### THE DATA ###

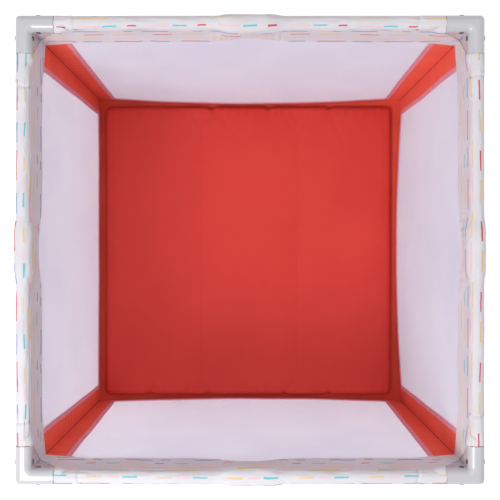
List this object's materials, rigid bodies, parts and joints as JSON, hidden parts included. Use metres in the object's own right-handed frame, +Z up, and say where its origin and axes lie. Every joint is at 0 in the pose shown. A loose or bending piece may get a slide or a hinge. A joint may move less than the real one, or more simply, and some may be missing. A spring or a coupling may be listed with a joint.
{
  "type": "playpen",
  "caption": "Square folding playpen with tube frame, folding padded top rails, mesh sides, corner posts and a folding floor mat.",
  "frame": {"origin": "on the floor, under the middle of the pen", "axes": "+Z up, -Y towards the front side, +X to the right"},
  "size_m": [1.014, 1.014, 0.7633],
  "materials": {
    "white_plastic": "glossy moulded plastic",
    "foot_plastic": "satin moulded plastic",
    "grey_plastic": "satin moulded plastic",
    "handle_plastic": "satin moulded plastic",
    "painted_tube": "powder coat on steel tube",
    "rivet_steel": "zinc plated steel",
    "printed_fabric": "woven fabric printed with rows of short coloured dashes",
    "red_fabric": "woven fabric",
    "mesh_fabric": "fine knitted mesh",
    "mat_fabric": "woven fabric over padded boards"
  },
  "bodies": {
    "leg_front_left": {"corner_bracket_front_left": "white_plastic", "post_front_left": "painted_tube", "foot_front_left": "foot_plastic", "pivot_rivets_front_left": "rivet_steel", "corner_cover_front_left": "red_fabric", "side_panel_front": "mesh_fabric"},
    "arm_front_left": {"base_arm_front_left": "painted_tube"},
    "leg_front_right": {"corner_bracket_front_right": "white_plastic", "post_front_right": "painted_tube", "foot_front_right": "foot_plastic", "pivot_rivets_front_right": "rivet_steel", "corner_cover_front_right": "red_fabric", "side_panel_right": "mesh_fabric"},
    "arm_front_right": {"base_arm_front_right": "painted_tube"},
    "leg_back_right": {"corner_bracket_back_right": "white_plastic", "post_back_right": "painted_tube", "foot_back_right": "foot_plastic", "pivot_rivets_back_right": "rivet_steel", "corner_cover_back_right": "red_fabric", "side_panel_back": "mesh_fabric"},
    "arm_back_right": {"base_arm_back_right": "painted_tube"},
    "leg_back_left": {"corner_bracket_back_left": "white_plastic", "post_back_left": "painted_tube", "foot_back_left": "foot_plastic", "pivot_rivets_back_left": "rivet_steel", "corner_cover_back_left": "red_fabric", "side_panel_left": "mesh_fabric"},
    "arm_back_left": {"base_arm_back_left": "painted_tube"},
    "hub": {"hub_base": "grey_plastic", "hub_cover": "grey_plastic", "hub_pins": "rivet_steel", "floor_cloth": "red_fabric"},
    "handle": {"hub_handle": "handle_plastic"},
    "mat": {"mat_panel_centre": "mat_fabric"},
    "mat_left": {"mat_panel_left": "mat_fabric"},
    "mat_right": {"mat_panel_right": "mat_fabric"},
    "rail_front_left": {"rail_tube_front_left": "painted_tube"},
    "rail_front_right": {"rail_tube_front_right": "painted_tube"},
    "latch_front": {"latch_housing_front": "grey_plastic", "latch_rivets_front": "rivet_steel", "rail_sleeve_front": "printed_fabric"},
    "button_front": {"latch_button_front": "handle_plastic"},
    "rail_right_front": {"rail_tube_right_front": "painted_tube"},
    "rail_right_back": {"rail_tube_right_back": "painted_tube"},
    "latch_right": {"latch_housing_right": "grey_plastic", "latch_rivets_right": "rivet_steel", "rail_sleeve_right": "printed_fabric"},
    "button_right": {"latch_button_right": "handle_plastic"},
    "rail_back_right": {"rail_tube_back_right": "painted_tube"},
    "rail_back_left": {"rail_tube_back_left": "painted_tube"},
    "latch_back": {"latch_housing_back": "grey_plastic", "latch_rivets_back": "rivet_steel", "rail_sleeve_back": "printed_fabric"},
    "button_back": {"latch_button_back": "handle_plastic"},
    "rail_left_back": {"rail_tube_left_back": "painted_tube"},
    "rail_left_front": {"rail_tube_left_front": "painted_tube"},
    "latch_left": {"latch_housing_left": "grey_plastic", "latch_rivets_left": "rivet_steel", "rail_sleeve_left": "printed_fabric"},
    "button_left": {"latch_button_left": "handle_plastic"}
  },
  "joints": [
    {"name": "frame_fold", "type": "hinge", "parent": "leg_front_left", "child": "arm_front_left", "pos_m": [-0.45372, -0.45372, 0.035], "axis": [0.7071, -0.7071, 0], "range_deg": [0, 85], "deforming": ["floor_cloth", "mat_panel_left", "mat_panel_centre", "mat_panel_right", "rail_sleeve_front", "rail_sleeve_right", "rail_sleeve_back", "rail_sleeve_left", "side_panel_front", "side_panel_right", "side_panel_back", "side_panel_left"]},
    {"name": "hub_pivot_front_left", "type": "hinge", "parent": "arm_front_left", "child": "hub", "pos_m": [-0.03172, -0.03172, 0.035], "axis": [0.7071, -0.7071, 0], "range_deg": [-85, 0]},
    {"name": "hub_pivot_front_right", "type": "hinge", "parent": "hub", "child": "arm_front_right", "pos_m": [0.03172, -0.03172, 0.035], "axis": [0.7071, 0.7071, 0], "range_deg": [0, 85]},
    {"name": "foot_pivot_front_right", "type": "hinge", "parent": "arm_front_right", "child": "leg_front_right", "pos_m": [0.45372, -0.45372, 0.035], "axis": [0.7071, 0.7071, 0], "range_deg": [-85, 0]},
    {"name": "hub_pivot_back_right", "type": "hinge", "parent": "hub", "child": "arm_back_right", "pos_m": [0.03172, 0.03172, 0.035], "axis": [-0.7071, 0.7071, 0], "range_deg": [0, 85]},
    {"name": "foot_pivot_back_right", "type": "hinge", "parent": "arm_back_right", "child": "leg_back_right", "pos_m": [0.45372, 0.45372, 0.035], "axis": [-0.7071, 0.7071, 0], "range_deg": [-85, 0]},
    {"name": "hub_pivot_back_left", "type": "hinge", "parent": "hub", "child": "arm_back_left", "pos_m": [-0.03172, 0.03172, 0.035], "axis": [-0.7071, -0.7071, 0], "range_deg": [0, 85]},
    {"name": "foot_pivot_back_left", "type": "hinge", "parent": "arm_back_left", "child": "leg_back_left", "pos_m": [-0.45372, 0.45372, 0.035], "axis": [-0.7071, -0.7071, 0], "range_deg": [-85, 0]},
    {"name": "rail_pivot_front_left", "type": "hinge", "parent": "leg_front_left", "child": "rail_front_left", "pos_m": [-0.452, -0.482, 0.742], "axis": [0, 1, 0], "range_deg": [0, 85]},
    {"name": "latch_pivot_front", "type": "hinge", "parent": "rail_front_left", "child": "latch_front", "pos_m": [-0.03, -0.482, 0.742], "axis": [0, 1, 0], "range_deg": [-85, 0]},
    {"name": "rail_pivot_front_right", "type": "hinge", "parent": "leg_front_right", "child": "rail_front_right", "pos_m": [0.452, -0.482, 0.742], "axis": [0, -1, 0], "range_deg": [0, 85]},
    {"name": "latch_release_front", "type": "slide", "parent": "latch_front", "child": "button_front", "axis": [0, 0, 1], "range_m": [0, 0.004], "stiffness_N_per_m": 400, "springref_m": -0.002},
    {"name": "rail_pivot_right_front", "type": "hinge", "parent": "leg_front_right", "child": "rail_right_front", "pos_m": [0.482, -0.452, 0.742], "axis": [-1, 0, 0], "range_deg": [0, 85]},
    {"name": "latch_pivot_right", "type": "hinge", "parent": "rail_right_front", "child": "latch_right", "pos_m": [0.482, -0.03, 0.742], "axis": [-1, 0, 0], "range_deg": [-85, 0]},
    {"name": "rail_pivot_right_back", "type": "hinge", "parent": "leg_back_right", "child": "rail_right_back", "pos_m": [0.482, 0.452, 0.742], "axis": [1, 0, 0], "range_deg": [0, 85]},
    {"name": "latch_release_right", "type": "slide", "parent": "latch_right", "child": "button_right", "axis": [0, 0, 1], "range_m": [0, 0.004], "stiffness_N_per_m": 400, "springref_m": -0.002},
    {"name": "rail_pivot_back_right", "type": "hinge", "parent": "leg_back_right", "child": "rail_back_right", "pos_m": [0.452, 0.482, 0.742], "axis": [0, -1, 0], "range_deg": [0, 85]},
    {"name": "latch_pivot_back", "type": "hinge", "parent": "rail_back_right", "child": "latch_back", "pos_m": [0.03, 0.482, 0.742], "axis": [0, -1, 0], "range_deg": [-85, 0]},
    {"name": "rail_pivot_back_left", "type": "hinge", "parent": "leg_back_left", "child": "rail_back_left", "pos_m": [-0.452, 0.482, 0.742], "axis": [0, 1, 0], "range_deg": [0, 85]},
    {"name": "latch_release_back", "type": "slide", "parent": "latch_back", "child": "button_back", "axis": [0, 0, 1], "range_m": [0, 0.004], "stiffness_N_per_m": 400, "springref_m": -0.002},
    {"name": "rail_pivot_left_back", "type": "hinge", "parent": "leg_back_left", "child": "rail_left_back", "pos_m": [-0.482, 0.452, 0.742], "axis": [1, 0, 0], "range_deg": [0, 85]},
    {"name": "latch_pivot_left", "type": "hinge", "parent": "rail_left_back", "child": "latch_left", "pos_m": [-0.482, 0.03, 0.742], "axis": [1, 0, 0], "range_deg": [-85, 0]},
    {"name": "rail_pivot_left_front", "type": "hinge", "parent": "leg_front_left", "child": "rail_left_front", "pos_m": [-0.482, -0.452, 0.742], "axis": [-1, 0, 0], "range_deg": [0, 85]},
    {"name": "latch_release_left", "type": "slide", "parent": "latch_left", "child": "button_left", "axis": [0, 0, 1], "range_m": [0, 0.004], "stiffness_N_per_m": 400, "springref_m": -0.002},
    {"name": "handle_lift", "type": "hinge", "parent": "hub", "child": "handle", "pos_m": [0, -0.015, 0.047], "axis": [1, 0, 0], "range_deg": [0, 85]},
    {"name": "mat_lift", "type": "slide", "parent": "hub", "child": "mat", "axis": [0, 0, 1], "range_m": [0, 0.128]},
    {"name": "mat_fold_left", "type": "hinge", "parent": "mat", "child": "mat_left", "pos_m": [-0.143, 0, 0.08], "axis": [0, 1, 0], "range_deg": [0, 170]},
    {"name": "mat_fold_right", "type": "hinge", "parent": "mat", "child": "mat_right", "pos_m": [0.143, 0, 0.08], "axis": [0, -1, 0], "range_deg": [0, 90]}
  ],
  "couplings": [
    {"joint": "hub_pivot_front_left", "follows": "frame_fold", "ratio": -1},
    {"joint": "hub_pivot_front_right", "follows": "frame_fold", "ratio": 1},
    {"joint": "foot_pivot_front_right", "follows": "frame_fold", "ratio": -1},
    {"joint": "hub_pivot_back_right", "follows": "frame_fold", "ratio": 1},
    {"joint": "foot_pivot_back_right", "follows": "frame_fold", "ratio": -1},
    {"joint": "hub_pivot_back_left", "follows": "frame_fold", "ratio": 1},
    {"joint": "foot_pivot_back_left", "follows": "frame_fold", "ratio": -1},
    {"joint": "rail_pivot_front_left", "follows": "frame_fold", "ratio": 1},
    {"joint": "latch_pivot_front", "follows": "frame_fold", "ratio": -1},
    {"joint": "rail_pivot_front_right", "follows": "frame_fold", "ratio": 1},
    {"joint": "rail_pivot_right_front", "follows": "frame_fold", "ratio": 1},
    {"joint": "latch_pivot_right", "follows": "frame_fold", "ratio": -1},
    {"joint": "rail_pivot_right_back", "follows": "frame_fold", "ratio": 1},
    {"joint": "rail_pivot_back_right", "follows": "frame_fold", "ratio": 1},
    {"joint": "latch_pivot_back", "follows": "frame_fold", "ratio": -1},
    {"joint": "rail_pivot_back_left", "follows": "frame_fold", "ratio": 1},
    {"joint": "rail_pivot_left_back", "follows": "frame_fold", "ratio": 1},
    {"joint": "latch_pivot_left", "follows": "frame_fold", "ratio": -1},
    {"joint": "rail_pivot_left_front", "follows": "frame_fold", "ratio": 1},
    {"joint": "handle_lift", "follows": "frame_fold", "ratio": 1},
    {"joint": "mat_lift", "follows": "frame_fold", "m_per_rad": 0.086274}
  ]
}
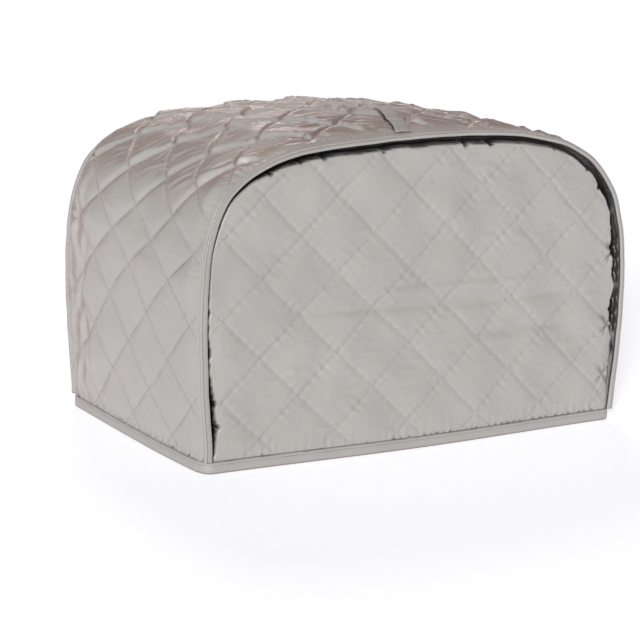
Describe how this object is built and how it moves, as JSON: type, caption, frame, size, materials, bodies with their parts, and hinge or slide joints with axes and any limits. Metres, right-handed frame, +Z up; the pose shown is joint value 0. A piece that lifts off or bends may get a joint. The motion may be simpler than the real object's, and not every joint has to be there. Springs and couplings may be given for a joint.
{
  "type": "microwave cover",
  "caption": "Fitted cover of diamond-quilted cloth for a countertop microwave, arched front and back, bound seams and hem, short tape loop on top.",
  "frame": {"origin": "middle of the hood's box, on the surface that the hem stands on", "axes": "+X along the front from left to right, +Y from the front to the back, +Z up"},
  "size_m": [0.524, 0.3088, 0.335],
  "materials": {
    "quilted_cloth": "satin",
    "binding": "matte",
    "strap": "satin"
  },
  "bodies": {
    "root": {"wrap_panel": "quilted_cloth", "front_panel": "quilted_cloth", "back_panel": "quilted_cloth", "front_binding": "binding", "back_binding": "binding", "hem_binding": "binding", "top_strap": "strap"}
  },
  "joints": []
}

###

#### [WORK TO COMPLETE]
How many of the lines above contain the string "axes"? Give the number only.

#### [OUTPUT FOR THIS TASK]
4